I talked to the Creator here in prayer, seeking self-understanding and salvation.
⦿ Everyone has been so authentically kind here, from Mike who greeted me and offered a breakfast, to Eric the course manager, to Craig the main assistant teacher who emanates compassion, to the men who, in silence, share this special space and time in harmony.
⦿ I learned the actual vipassana technique. It consists of using the attention and focus we’ve been cultivating the past few days to perform body scans, essentially. Starting at the top of our head, we are given detailed, slow instructions for scanning each and every portion of our physical bodies at the surface level, primarily, one portion at a time. With equanimity—I repeat—with equanimity we are to register/become aware of any sensation that comes to our attention in that particular area, whether it be a gross-level sensation (pressure on the skin, temperature, the feeling of the clothing, etc.) or something more subtle, like an energetic sensation.

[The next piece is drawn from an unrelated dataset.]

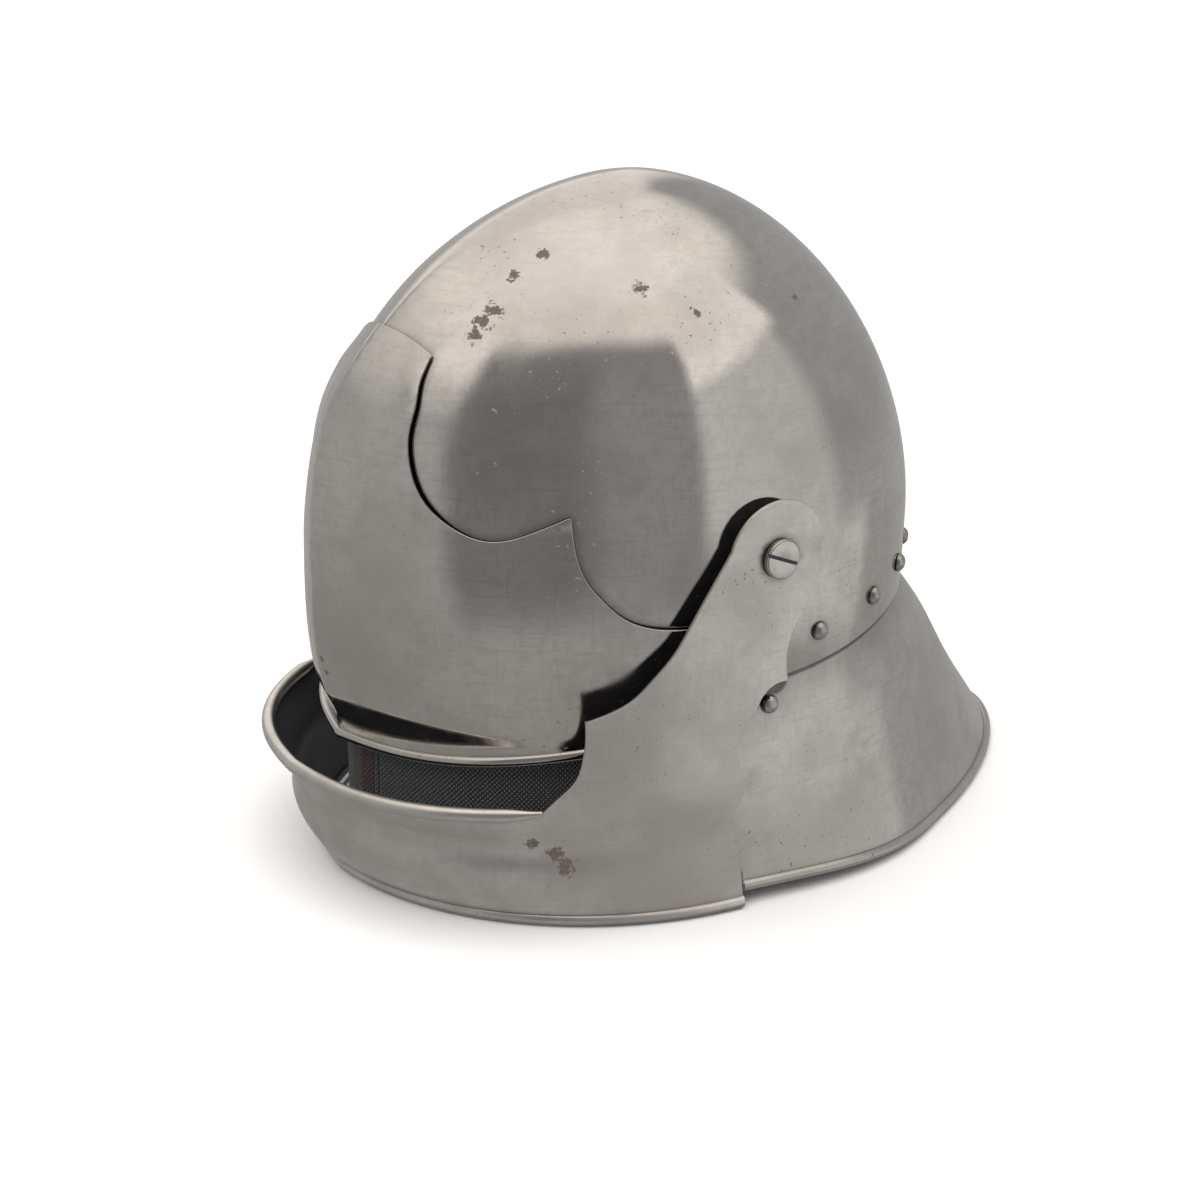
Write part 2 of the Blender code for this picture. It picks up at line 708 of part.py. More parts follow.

We are to become sensitive to all sensation and just observe it with equanimity, neither craving pleasant sensation nor having aversion to unpleasant sensation; just observing each sensation objectively, without reaction. This instruction toward equanimity will be repeated several thousand times, helping to install a rather missing piece in my own practice.
If taken to its fulfillment, this practice is said to yield the result of seeing the atoms of the body blinking in and out of existence.
⦿ Impermanence is a key understanding and teaching of Buddhism. All observable phenomena shares a common characteristic: impermanence. Everything, including the lifetime, arises and falls away. Thus, to react in craving or aversion, clinging and attachment, is bondage.
⦿ It is this practice which helps one to push through and dissolve pain that may arise during the sitting. And in fact, adhitthana, a Pali word meaning “strong determination,” began today. We are asked to hold the same posture throughout the hour-long meditation with no movement whatsoever. IF we find it absolutely necessary to move, we are encouraged to keep it to a minimum and to move slowly and quietly.
It produced a profound transformation in the quality of silence in the room. Where before a periodic shifting on the cushion could be heard (especially pronounced given the sound of buckwheat-filled cushions being moved), now everyone was virtually motionless. For an hour.
Silence was never 100% pure for the entire span. Tiny disruptions every few minutes in the form of a cough, a sneeze, or a gurgling stomach….
⦿ This afternoon, a gurgling stomach somewhere in the room was so loud and cartoonishly contorted in its sounds… it initiated a “call and reply” as other stomachs swooned in gurgling response… I had to bite my lip. Hard. Trish would have lost it if she were here (and been gurgling in reply, as she has a very musical stomach). I think that it was the cabbage at lunch.
⦿ Funny, all these guys, likely so colorful and talkative at home, each with a different voice, but here they speak and share only a single voice, that of silence. And often look like somber zombies.
⦿ Here’s where I deviated from the course. I continued to give the vipassana technique of scanning for bodily sensations my earnest best, but I was receiving little value from the practice. For me, the holy grail of meditation practice is a sustained and effortless single-pointed awareness. Cultivating that was what I came here to do, so I mostly resumed the anapana practice of bringing my attention to rest on my nose. This deviation would be heresy to the faithful, but it is this that would soon begin opening the gateway. I have no regret. In fact…
⦿ THE SPIRIT CHANNEL OPENED! Naturally, through meditation. MEDITATION!
Though I don’t think I’ve ever said or thought the words “spirit channel” before, this was the statement declared to my brain following a profound turning point in the 10-day journey. In the evening meditations, the attention became stable. I didn’t have to prop it up or struggle to hold it. Nor was the attention a fragment of the available energy. It had become more whole.
Thoughts still came. Mind still wandered. But there was an underlying stability. The breath slowed. The body eased. Space opened. There was a tremendous pressure in the center(?) of the brain. Clarity arose.
Just yesterday I had experienced my first dose of tranquility. I had let the body breathe itself, so to speak, with effortless witnessing in the exercise of my key insight thus far: observation without attachment or aversion. Then the prayer on the hillside.
⦿ I want more (says me in a totally non-craving way). I’m glad and grateful for six more days! It is so… amazing to be able to collect the focus upon a single point and not have it scattered to the daily winds.
⦿ Laying in bed tonight, a crisp, cool burst of air moved distinctly across my face in a room that had no moving air. Window was closed, ventilation not operating. I believe I was thinking of Trish?